→ GOAL OF THE EXERCISE: Reproduce all the entries precisely.

→ PROVIDED DATA:
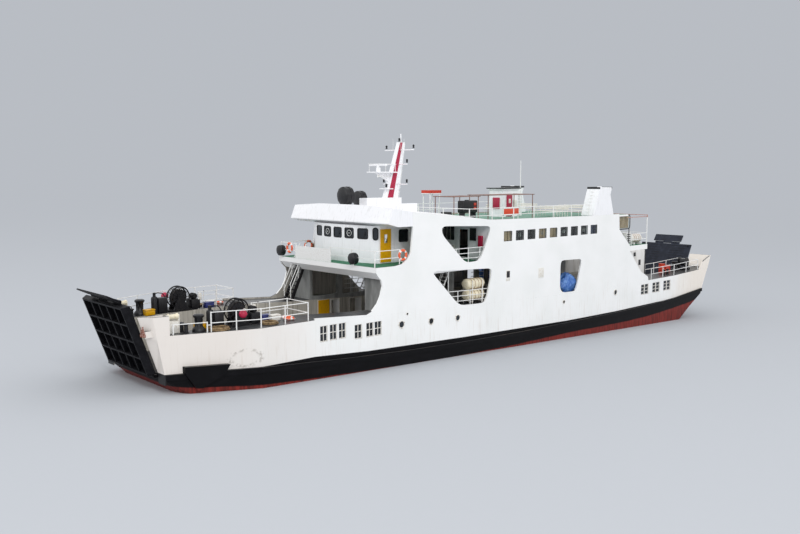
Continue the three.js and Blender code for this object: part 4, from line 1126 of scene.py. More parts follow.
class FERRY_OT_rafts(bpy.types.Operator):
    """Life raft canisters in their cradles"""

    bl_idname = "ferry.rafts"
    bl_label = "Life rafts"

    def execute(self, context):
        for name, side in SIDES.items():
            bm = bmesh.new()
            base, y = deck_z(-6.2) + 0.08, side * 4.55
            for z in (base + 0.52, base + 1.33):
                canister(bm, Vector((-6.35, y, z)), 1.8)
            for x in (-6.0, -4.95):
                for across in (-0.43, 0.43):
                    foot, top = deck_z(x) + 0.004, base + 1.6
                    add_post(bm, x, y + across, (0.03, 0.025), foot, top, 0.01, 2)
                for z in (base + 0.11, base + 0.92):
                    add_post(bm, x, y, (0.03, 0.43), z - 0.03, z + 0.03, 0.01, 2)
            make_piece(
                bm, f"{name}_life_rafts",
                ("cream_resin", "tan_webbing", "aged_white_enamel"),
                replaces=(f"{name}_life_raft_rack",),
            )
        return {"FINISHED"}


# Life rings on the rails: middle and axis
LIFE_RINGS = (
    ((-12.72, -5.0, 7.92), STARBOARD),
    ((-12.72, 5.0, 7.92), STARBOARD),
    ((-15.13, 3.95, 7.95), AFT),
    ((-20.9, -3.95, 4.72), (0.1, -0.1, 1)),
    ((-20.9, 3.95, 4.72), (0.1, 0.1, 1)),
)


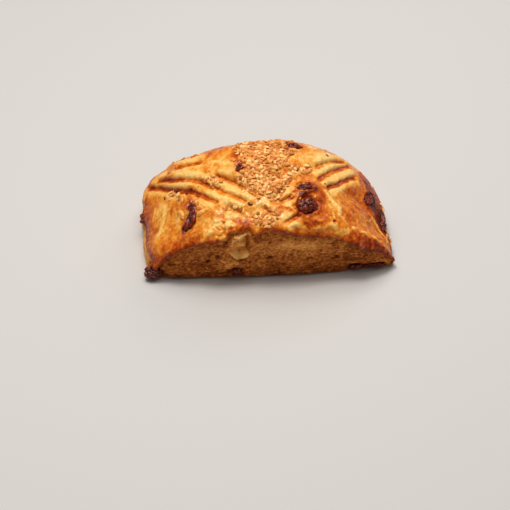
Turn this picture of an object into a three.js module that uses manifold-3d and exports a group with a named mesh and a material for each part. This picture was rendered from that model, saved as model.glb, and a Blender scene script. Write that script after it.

→ SOLUTION:
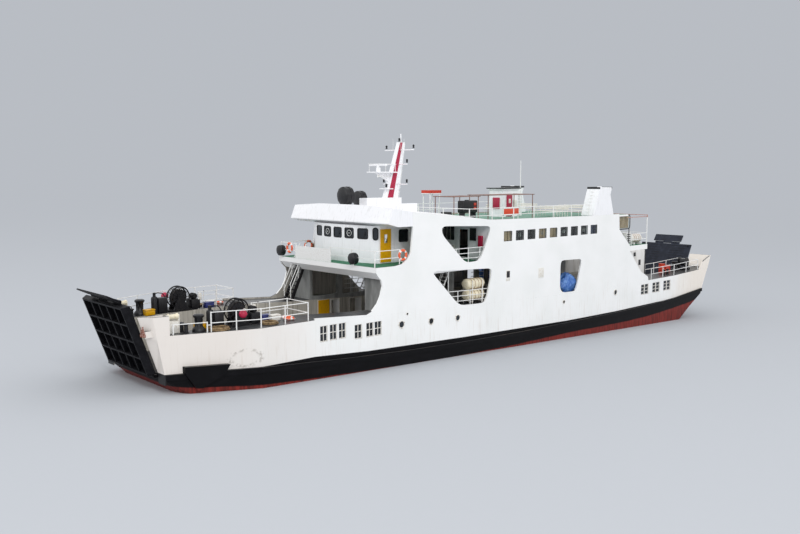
Continue the three.js and Blender code for this object: part 4, from line 1126 of scene.py. More parts follow.
class FERRY_OT_rafts(bpy.types.Operator):
    """Life raft canisters in their cradles"""

    bl_idname = "ferry.rafts"
    bl_label = "Life rafts"

    def execute(self, context):
        for name, side in SIDES.items():
            bm = bmesh.new()
            base, y = deck_z(-6.2) + 0.08, side * 4.55
            for z in (base + 0.52, base + 1.33):
                canister(bm, Vector((-6.35, y, z)), 1.8)
            for x in (-6.0, -4.95):
                for across in (-0.43, 0.43):
                    foot, top = deck_z(x) + 0.004, base + 1.6
                    add_post(bm, x, y + across, (0.03, 0.025), foot, top, 0.01, 2)
                for z in (base + 0.11, base + 0.92):
                    add_post(bm, x, y, (0.03, 0.43), z - 0.03, z + 0.03, 0.01, 2)
            make_piece(
                bm, f"{name}_life_rafts",
                ("cream_resin", "tan_webbing", "aged_white_enamel"),
                replaces=(f"{name}_life_raft_rack",),
            )
        return {"FINISHED"}


# Life rings on the rails: middle and axis
LIFE_RINGS = (
    ((-12.72, -5.0, 7.92), STARBOARD),
    ((-12.72, 5.0, 7.92), STARBOARD),
    ((-15.13, 3.95, 7.95), AFT),
    ((-20.9, -3.95, 4.72), (0.1, -0.1, 1)),
    ((-20.9, 3.95, 4.72), (0.1, 0.1, 1)),
)


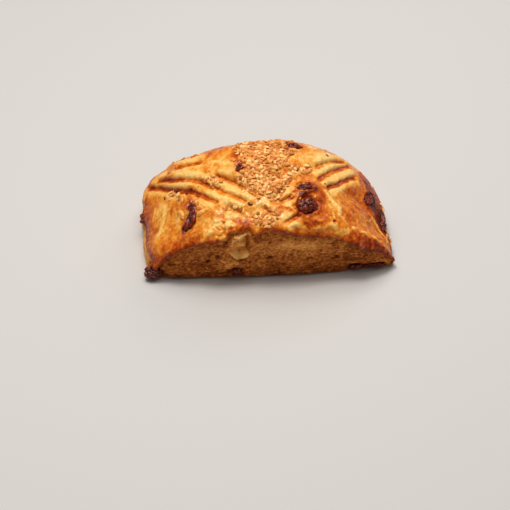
Turn this picture of an object into a three.js module that uses manifold-3d and exports a group with a named mesh and a material for each part. This picture was rendered from that model, saved as model.glb, and a Blender scene script. Write that script after it.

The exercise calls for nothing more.